Elle est injustifiée au niveau halieutique : le thon germon est actuellement sous-pêché.
Elle est injustifiable au niveau écologique car les prises accessoires de dauphins ou d’autres mammifères sont très limitées.
Elle est injustifiée au niveau international, la France respecte scrupuleusement les règlements restrictifs déjà en place. En effet, contrairement à ce que voudraient faire croire certains, la pêche au filet maillant dérivant n’est pas une pêche sauvage.
Cette mesure contre laquelle la France s’est battue résolument jusqu’au bout est inique, car des dérogations ont été accordées à la Baltique et pour la pêcherie du saumon dans le seul but de créer de toute pièce une majorité qualifiée.

Enfin, elle est incohérente car elle va faire peser sur d’autres ressources déjà fragiles une pression supplémentaire avec tous les risques de conflits que cela risque d’entraîner.

Constatant que nos arguments fondés et rationnels n’entraînaient pas l’adhésion de mes collègues, j’ai tout fait pour que nos pêcheurs disposent des délais nécessaires et des moyens d’adaptation et de reconversion capables d’assurer la pérennité de leur activité.

J’ai obtenu que l’échéance pendant laquelle l’utilisation du filet maillant dérivant reste autorisée soit portée au 31 décembre 2001, soit deux ans de plus que la proposition initiale de la commission.

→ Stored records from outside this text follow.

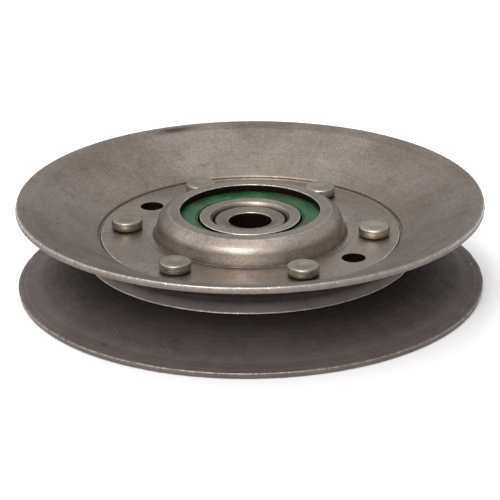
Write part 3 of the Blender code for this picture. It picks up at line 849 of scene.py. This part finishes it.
def make_world():
    """Soft studio room: dim near the horizon, with wide soft glows as from big windows."""
    world = bpy.data.worlds.new("studio")
    bpy.context.scene.world = world
    world.use_nodes = True
    tree = world.node_tree
    direction = tree.nodes.new("ShaderNodeTexCoord").outputs["Generated"]

    def math_node(operation, a, b):
        made = tree.nodes.new("ShaderNodeMath")
        made.operation = operation
        for value, socket in zip((a, b), made.inputs):
            if isinstance(value, float):
                socket.default_value = value
            else:
                tree.links.new(value, socket)
        return made.outputs[0]

    def glow(azimuth, elevation, half_width, level):
        """A round soft glow; azimuth 0 is behind the camera, 90 to its right."""
        a, e = math.radians(azimuth), math.radians(elevation)
        dot = tree.nodes.new("ShaderNodeVectorMath")
        dot.operation = "DOT_PRODUCT"
        tree.links.new(direction, dot.inputs[0])
        dot.inputs[1].default_value = (math.sin(a) * math.cos(e), -math.cos(a) * math.cos(e), math.sin(e))
        fade = tree.nodes.new("ShaderNodeMapRange")
        fade.interpolation_type = "SMOOTHSTEP"
        tree.links.new(dot.outputs["Value"], fade.inputs["Value"])
        fade.inputs["From Min"].default_value = math.cos(math.radians(half_width))
        fade.inputs["From Max"].default_value = math.cos(math.radians(0.35 * half_width))
        fade.inputs["To Max"].default_value = level
        return fade.outputs[0]

    split = tree.nodes.new("ShaderNodeSeparateXYZ")
    tree.links.new(direction, split.inputs[0])
    rise = tree.nodes.new("ShaderNodeMapRange")
    rise.interpolation_type = "SMOOTHSTEP"
    tree.links.new(split.outputs["Z"], rise.inputs["Value"])
    rise.inputs["From Min"].default_value = 0.0
    rise.inputs["From Max"].default_value = WALL_TOP
    rise.inputs["To Min"].default_value = HORIZON_LEVEL
    rise.inputs["To Max"].default_value = CEILING_LEVEL
    total = rise.outputs[0]
    for row in GLOWS:
        total = math_node("ADD", total, glow(*row))
    tree.links.new(total, tree.nodes["Background"].inputs["Strength"])
    tree.nodes["Background"].inputs["Color"].default_value = (1.0, 0.985, 0.985, 1.0)


def make_light(name, size, power, place, aim=(0, 0, 0), in_reflections=True):
    lamp = bpy.data.lights.new(name, "AREA")
    lamp.shape = "DISK"
    lamp.size = size
    lamp.energy = power
    light = bpy.data.objects.new(name, lamp)
    light.location = place
    light.rotation_euler = (Vector(aim) - Vector(place)).to_track_quat("-Z", "Y").to_euler()
    light.visible_glossy = in_reflections
    bpy.context.scene.collection.objects.link(light)


def make_camera():
    """Long lens, looking down at the pulley from the front."""
    elevation, azimuth, roll = math.radians(21.79), math.radians(5.9), math.radians(0.56)
    distance = 0.604
    back = Vector((math.sin(azimuth) * math.cos(elevation),
                   -math.cos(azimuth) * math.cos(elevation), math.sin(elevation)))
    data = bpy.data.cameras.new("camera")
    data.lens, data.sensor_width = 187.6, 36.0
    data.shift_x, data.shift_y = -0.0006, -0.02
    data.clip_start, data.clip_end = 0.01, 20.0
    camera = bpy.data.objects.new("camera", data)
    turn = (-back).to_track_quat("-Z", "Y").to_matrix().to_4x4()
    camera.matrix_world = Matrix.Translation(back * distance) @ turn @ Matrix.Rotation(-roll, 4, "Z")
    bpy.context.scene.collection.objects.link(camera)
    bpy.context.scene.camera = camera


def make_lights():
    make_light("front_softbox", 0.7, 5.0, (-0.25, -0.85, 0.75))
    make_light("floor_fill", 1.2, 14.0, (-0.5, 0.9, 1.2), in_reflections=False)


make_wheel()
make_bearing()
make_floor()
make_world()
make_lights()
make_camera()
bpy.context.scene.view_settings.view_transform = "Standard"
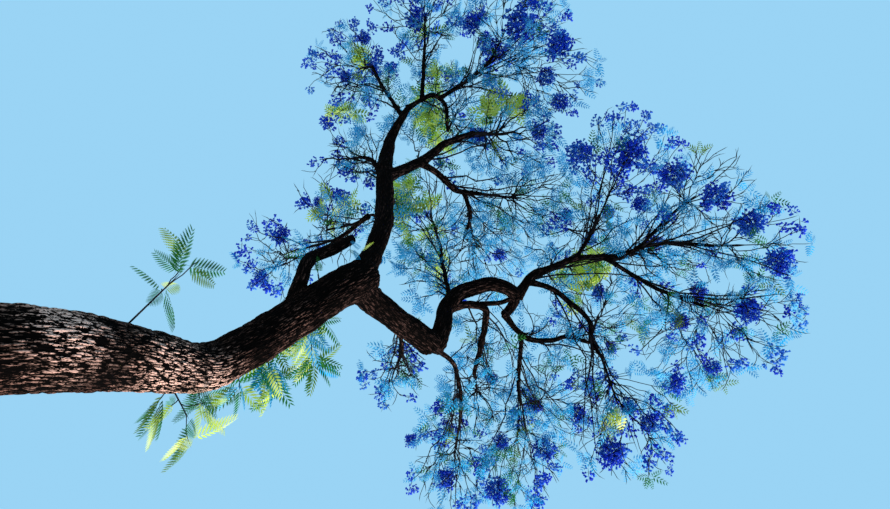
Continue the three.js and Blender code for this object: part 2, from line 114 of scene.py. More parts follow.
LIMBS = (
    LimbPlan("stub", "trunk", 0.835, (0.175, 0.16, 0.15, 0.145, 0.12), (
        (-0.64, 0.66, 7.02), (-0.76, 0.77, 7.2), (-0.87, 0.76, 7.5), (-1.03, 0.7, 7.8)), blunt=True),
    LimbPlan("left_bough", "trunk", 0.975, (0.25, 0.255, 0.255, 0.24, 0.16, 0.1), (
        (-1.17, 0.77, 8.35), (-1.75, 1.35, 8.95), (-2.16, 1.7, 9.3), (-2.69, 2.07, 9.8),
        (-3.22, 2.15, 10.2)), blunt=True),
    LimbPlan("left_low_bough", "left_bough", 0.5, (0.09, 0.06), (
        (-2.26, 2.12, 9.45), (-2.34, 2.53, 9.6))),
    LimbPlan("left_outer_bough", "left_bough", 0.95, (0.085, 0.06), (
        (-3.43, 2.61, 10.25), (-3.72, 2.98, 10.4), (-4.11, 3.38, 10.55))),
    LimbPlan("left_arch_bough", "left_bough", 1, (0.098, 0.085, 0.075, 0.062), (
        (-3.39, 2.12, 10.45), (-3.54, 2.08, 10.75), (-3.45, 2.03, 11), (-3.19, 2.12, 11.2),
        (-3.05, 2.2, 11.35))),
    LimbPlan("left_high_bough", "left_arch_bough", 0.24, (0.085, 0.062), (
        (-4, 2.45, 10.85), (-4.57, 2.72, 11.15))),
    LimbPlan("left_far_bough", "left_arch_bough", 0.52, (0.08, 0.064), (
        (-3.92, 1.82, 11.3), (-4.16, 1.65, 11.5), (-4.41, 1.57, 11.65))),
    LimbPlan("left_inner_bough", "left_bough", 0.56, (0.175, 0.15, 0.12, 0.09), (
        (-2.32, 1.47, 9.9), (-2.65, 1.47, 10.4), (-2.94, 1.38, 11))),
    LimbPlan("left_mid_bough", "left_inner_bough", 0.36, (0.125, 0.11, 0.1, 0.08), (
        (-2.13, 1.41, 10.25), (-1.95, 1.34, 10.6), (-1.95, 1.19, 11.1))),
    LimbPlan("centre_bough", "left_mid_bough", 0.74, (0.085, 0.064), (
        (-1.59, 1.46, 11.2), (-1.23, 1.84, 11.6))),
    LimbPlan("back_bough", "left_bough", 0.26, (0.05, 0.04), (
        (-1.38, 1.3, 8.7), (-1.26, 1.75, 8.85), (-1.14, 2.62, 9.1))),
    LimbPlan("back_low_bough", "back_bough", 0.36, (0.08, 0.06), (
        (-0.92, 2.19, 8.8), (-0.69, 2.9, 8.95))),
    LimbPlan("right_bough", "trunk", 0.955, (0.33, 0.31, 0.325, 0.33), (
        (-0.08, 0.34, 8.25), (0.2, 0.27, 8.8), (0.33, 0.245, 8.97)), blunt=True),
    LimbPlan("right_arch_bough", "right_bough", 0.97, (0.265, 0.245, 0.238, 0.228, 0.22, 0.212, 0.2, 0.175), (
        (0.09, 0.26, 9.12), (-0.16, 0.47, 9.45), (-0.35, 0.5, 9.7), (-0.48, 0.38, 9.95),
        (-0.55, 0.21, 10.15), (-0.5, 0.06, 10.35), (-0.39, -0.04, 10.5)), blunt=True),
    LimbPlan("right_curl_bough", "right_arch_bough", 0.97, (0.17, 0.15, 0.13), (
        (-0.23, 0.09, 10.54), (-0.08, 0.22, 10.5)), blunt=True),
    LimbPlan("right_strand_bough", "right_arch_bough", 0.36, (0.135, 0.125, 0.115, 0.105, 0.095, 0.07), (
        (-0.24, 0.35, 9.85), (-0.18, 0.23, 10.05), (0.13, 0.35, 10.25), (0.46, 0.53, 10.45),
        (0.9, 0.81, 10.75))),
    LimbPlan("right_top_bough", "right_arch_bough", 0.985, (0.15, 0.12, 0.105, 0.09, 0.08), (
        (-0.74, -0.09, 10.8), (-0.82, -0.2, 11), (-1.01, -0.42, 11.38), (-1.08, -0.69, 11.7),
        (-1.04, -0.86, 11.85))),
    LimbPlan("right_out_bough", "right_top_bough", 0.16, (0.1, 0.085, 0.062), (
        (-0.55, -0.29, 10.95), (-0.32, -0.58, 11.2), (-0.1, -0.77, 11.35), (0.17, -0.78, 11.45),
        (0.44, -0.89, 11.65))),
    LimbPlan("top_rim_bough", "right_top_bough", 0.88, (0.085, 0.058), (
        (-1.15, -0.96, 11.9), (-1.27, -1.19, 12), (-1.38, -1.64, 12.1), (-1.37, -2.23, 12.1))),
    LimbPlan("top_outer_bough", "top_rim_bough", 0.36, (0.066, 0.056), (
        (-1.64, -1.4, 12.2), (-1.94, -1.65, 12.3))),
    LimbPlan("top_side_bough", "right_top_bough", 0.93, (0.08, 0.06), (
        (-0.86, -1.12, 11.95), (-0.66, -1.54, 12.05), (-0.49, -2.21, 12.05))),
    LimbPlan("top_left_bough", "right_top_bough", 0.66, (0.08, 0.062), (
        (-1.4, -0.44, 11.8), (-1.77, -0.44, 12.1))),
    LimbPlan("right_low_bough", "right_curl_bough", 0.9, (0.105, 0.09, 0.066), (
        (0.22, -0.01, 10.85), (0.24, -0.22, 11.2), (0.19, -0.33, 11.5), (0.28, -0.5, 12))),
    LimbPlan("near_low_bough", "right_low_bough", 0.24, (0.08, 0.062), (
        (0.6, 0.18, 11.05), (0.94, 0.28, 11.2), (1.38, 0.33, 11.45))),
    LimbPlan("knee_bough", "right_bough", 0.96, (0.08, 0.056), (
        (0.53, 0.25, 9.4), (0.83, 0.38, 9.75), (1.18, 0.55, 10.1), (1.64, 0.82, 10.5))),
    LimbPlan("riser_bough", "right_arch_bough", 0.32, (0.08, 0.058), (
        (-0.44, 0.77, 9.85), (-0.8, 1.27, 10.3), (-1.08, 1.57, 10.6))),
    LimbPlan("right_link_bough", "right_strand_bough", 0.2, (0.09, 0.08, 0.08), (
        (-0.3, 0.11, 10.3), (-0.38, 0.02, 10.44))),
    LimbPlan("under_bough", "right_bough", 0.5, (0.07, 0.052), (
        (0.41, 0.73, 8.9), (0.6, 0.99, 9.15))),
)

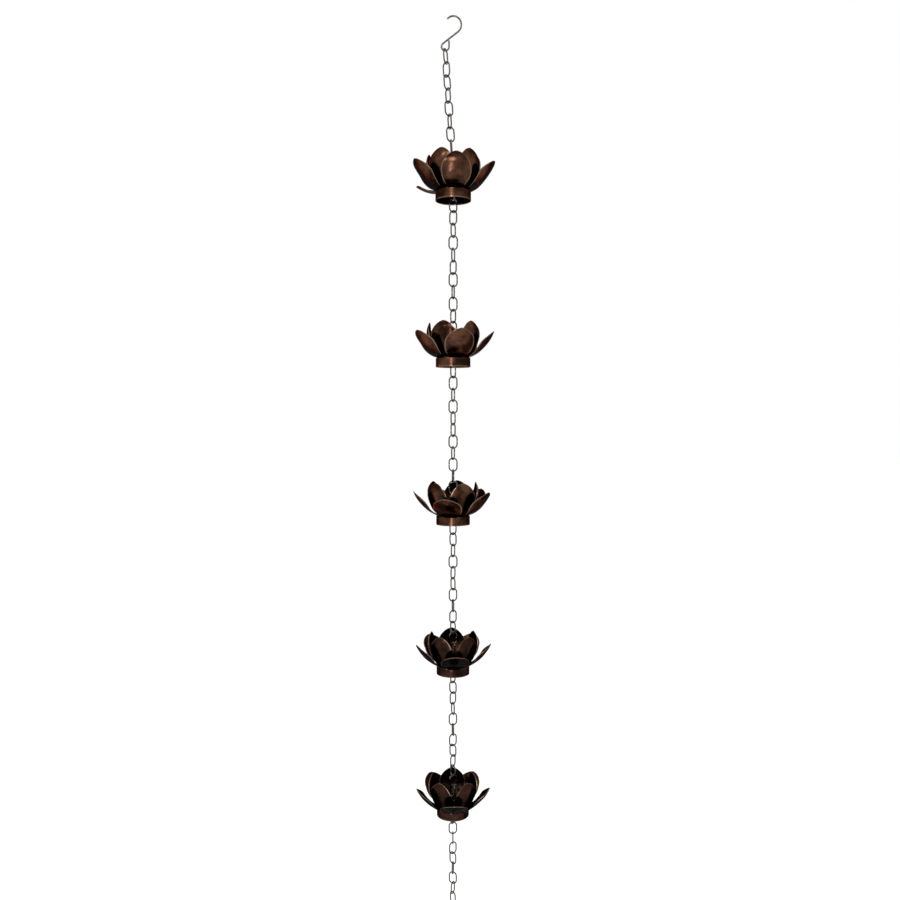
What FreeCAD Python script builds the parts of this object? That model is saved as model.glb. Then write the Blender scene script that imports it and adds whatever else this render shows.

Par ailleurs, d’importantes mesures d’accompagnement concernent :
– les investissements nécessaires à la reconversion des navires vers d’autres techniques de pêche ;
– des aides adaptées à la sortie de flotte ;
– l’indemnisation pour les conséquences économiques de l’arrêt de l’utilisation du filet maillant dérivant.

Tout sera mis en œuvre pour maintenir la pêcherie au thon germon et l’activité des marins et des équipages en étroite concertation avec leurs représentants.